> Goal of the exercise
Extract, without alteration, each line from the start of the listing to the line bearing "GAP = 0.3 * MM".

> Supplied data
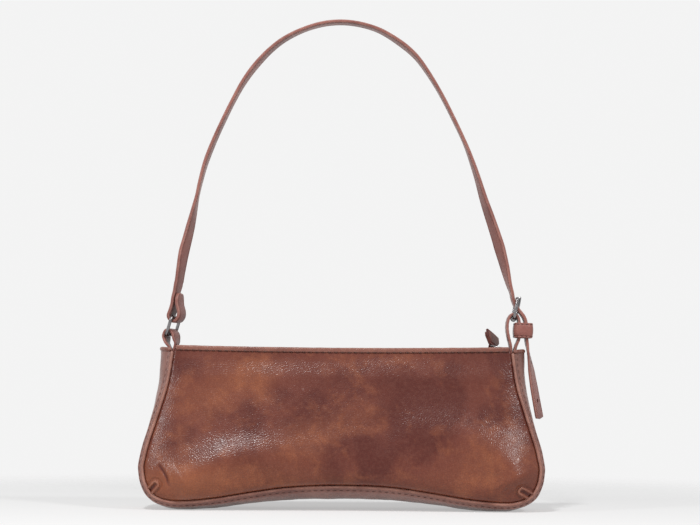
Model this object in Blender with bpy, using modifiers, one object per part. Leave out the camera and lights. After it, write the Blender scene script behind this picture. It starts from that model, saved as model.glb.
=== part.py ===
# Mini shoulder bag in brown leather, standing upright with its zip closed.
# Z is up, the front faces -Y, and the origin is on the ground at the middle of the bag.
# Two puffed panels are sewn with a rolled welt to one long gusset that runs down one
# side, along the bottom and up the other. A narrow strap joins a ring on the left tab
# to a prong buckle on the right tab.
import math

import bmesh
import bpy
import numpy as np
from mathutils import Matrix, Vector

MM = 0.001
DEG = math.radians(1)

# Gap between pieces that are sewn or laid together.
GAP = 0.3 * MM

# Body. The seam line of a panel runs from its top corner down to the middle of the
# bottom, in shares of the seam's half width, of the height from its lowest point to the
# top edge, of its half depth, and of the gusset's bulge beyond it.
SEAM_HALF_WIDTH = 132.3 * MM
SEAM_HALF_DEPTH = 26.0 * MM
TOP_HEIGHT = 111.0 * MM
TOP_SAG = 1.2 * MM
GUSSET_BULGE = 10.7 * MM
FOOT_PRESS = 0.7 * MM
FOOT_BULGE_SHARE = 0.673
SEAM_SHARES = np.array([
    (0.860, 1.000, 0.577, 1.000), (0.874, 0.855, 0.635, 0.869), (0.890, 0.735, 0.692, 0.748),
    (0.921, 0.597, 0.769, 0.617), (0.958, 0.445, 0.846, 0.505), (0.983, 0.340, 0.904, 0.467),
    (1.000, 0.234, 0.954, 0.477), (1.000, 0.187, 0.969, 0.486), (0.990, 0.120, 0.985, 0.505),
    (0.964, 0.057, 1.000, 0.542), (0.922, 0.022, 1.000, 0.579), (0.869, 0.003, 1.000, 0.617),
    (0.813, 0.000, 1.000, 0.673), (0.733, 0.007, 1.000, 0.710), (0.627, 0.022, 1.000, 0.729),
    (0.461, 0.057, 1.000, 0.804), (0.302, 0.087, 1.000, 0.897), (0.151, 0.102, 1.000, 0.953),
    (0.000, 0.106, 1.000, 0.972),
])
CORNER_SHARE = 0.459
SEAM_FLOOR = FOOT_BULGE_SHARE * GUSSET_BULGE - FOOT_PRESS
SEAM_TABLE = np.column_stack([
    SEAM_HALF_WIDTH * SEAM_SHARES[:, 0],
    SEAM_FLOOR + (TOP_HEIGHT - SEAM_FLOOR) * SEAM_SHARES[:, 1],
    SEAM_HALF_DEPTH * SEAM_SHARES[:, 2],
    GUSSET_BULGE * SEAM_SHARES[:, 3],
])
TOP_HALF_WIDTH, TOP_HALF_DEPTH = SEAM_TABLE[0][0], SEAM_TABLE[0][2]

# Panels and their lining.
PANEL_WALL = 1.8 * MM
LINING_WALL = 0.7 * MM
LINING_GAP = 0.8 * MM
FRONT_CROWN = 8.5 * MM
BACK_CROWN = 7.0 * MM
CROWN_EDGE_POWER = 6.0
CROWN_ROUND_POWER = 0.7
CROWN_RISE_POWER = 1.1
PANEL_CELL_COUNTS = (24, 9)

# Welt and gusset.
WELT_RADIUS = 1.75 * MM
WELT_BACK = 0.6 * MM
WELT_TOP_SHARE = 0.012
WELT_POINT_COUNT = 36
GUSSET_WALL = 1.6 * MM
GUSSET_EDGE_OUT = 2.2 * MM
GUSSET_EDGE_BACK = WELT_BACK + WELT_RADIUS + GAP
GUSSET_ROUND_POWER = 2.2
GUSSET_TOP_SHARE = 0.0178
GUSSET_CELL_COUNTS = (50, 6)
LINING_GUSSET_GAP = 1.4 * MM
LINING_GUSSET_DROP = GUSSET_WALL + LINING_GUSSET_GAP
LINING_GUSSET_BACK = 1.2 * MM
LINING_GUSSET_TOP_SHARE = 0.062
LINING_GUSSET_CELL_COUNTS = (50, 4)
RIM_RADIUS = 1.5 * MM
RIM_END_SHARE = 0.07
RIM_POINT_COUNT = 13
GROUND = 0.0

# Zip: two toothed tapes, two stops and the slider. The row of teeth leaves room for the
# slider's neck in the middle.
ZIP_DROP = 6.7 * MM
ZIP_Z = TOP_HEIGHT - ZIP_DROP
SLIDER_NECK = 0.7 * MM
SLIDER_NECK_LENGTH = 2.4 * MM
NECK_PLAY = 0.25 * MM
TEETH_INNER_Y = SLIDER_NECK / 2 + NECK_PLAY
TOOTH_REACH = 1.1 * MM
TOOTH_PITCH = 4.4 * MM
TOOTH_LENGTH_SHARE = 0.64
BEAD_SPINE = 1.0 * MM
BEAD_THICK = 2.0 * MM
BEAD_NOTCH_Y = TEETH_INNER_Y + TOOTH_REACH
BEAD_OUTER_Y = BEAD_NOTCH_Y + BEAD_SPINE
TAPE_WALL = 0.8 * MM
TAPE_INNER_Y = BEAD_OUTER_Y - GAP
STOP_LENGTH = 1.2 * MM
STOP_THICK = 2.4 * MM
STOP_PLAY = 0.5 * MM
SLIDER_LENGTH = 9.4 * MM
SLIDER_PLATE = 1.1 * MM
SLIDER_LIP = 0.8 * MM
SLIDER_PLAY = 0.4 * MM
SLIDER_ROUND = 0.5 * MM
SLIDER_ROOM_Y = BEAD_OUTER_Y + SLIDER_PLAY
SLIDER_ROOM_Z = BEAD_THICK + 2 * GAP
SLIDER_SLOT_Z = TAPE_WALL + 2 * GAP
SLIDER_WIDTH = 2 * (SLIDER_ROOM_Y + SLIDER_LIP)
SLIDER_HEIGHT = SLIDER_ROOM_Z + 2 * SLIDER_PLATE
SLIDER_STOP_GAP = 0.2 * MM
BRIDGE_LENGTH = SLIDER_LENGTH - 2 * SLIDER_ROUND
BRIDGE_WIDTH = 1.2 * MM
BRIDGE_WALL = 0.9 * MM
BRIDGE_RISE = 4.9 * MM
BRIDGE_SINK = 0.4 * MM
BRIDGE_ROUND_POWER = 0.5
BRIDGE_CELL_COUNTS = (14, 1)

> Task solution
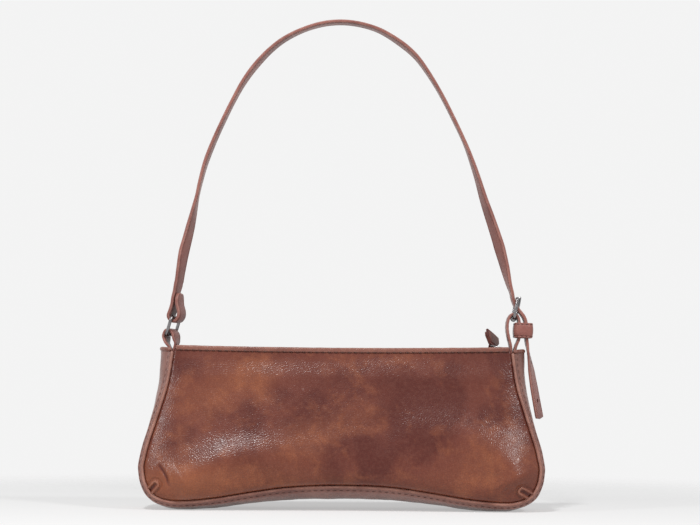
Model this object in Blender with bpy, using modifiers, one object per part. Leave out the camera and lights. After it, write the Blender scene script behind this picture. It starts from that model, saved as model.glb.
=== part.py ===
# Mini shoulder bag in brown leather, standing upright with its zip closed.
# Z is up, the front faces -Y, and the origin is on the ground at the middle of the bag.
# Two puffed panels are sewn with a rolled welt to one long gusset that runs down one
# side, along the bottom and up the other. A narrow strap joins a ring on the left tab
# to a prong buckle on the right tab.
import math

import bmesh
import bpy
import numpy as np
from mathutils import Matrix, Vector

MM = 0.001
DEG = math.radians(1)

# Gap between pieces that are sewn or laid together.
GAP = 0.3 * MM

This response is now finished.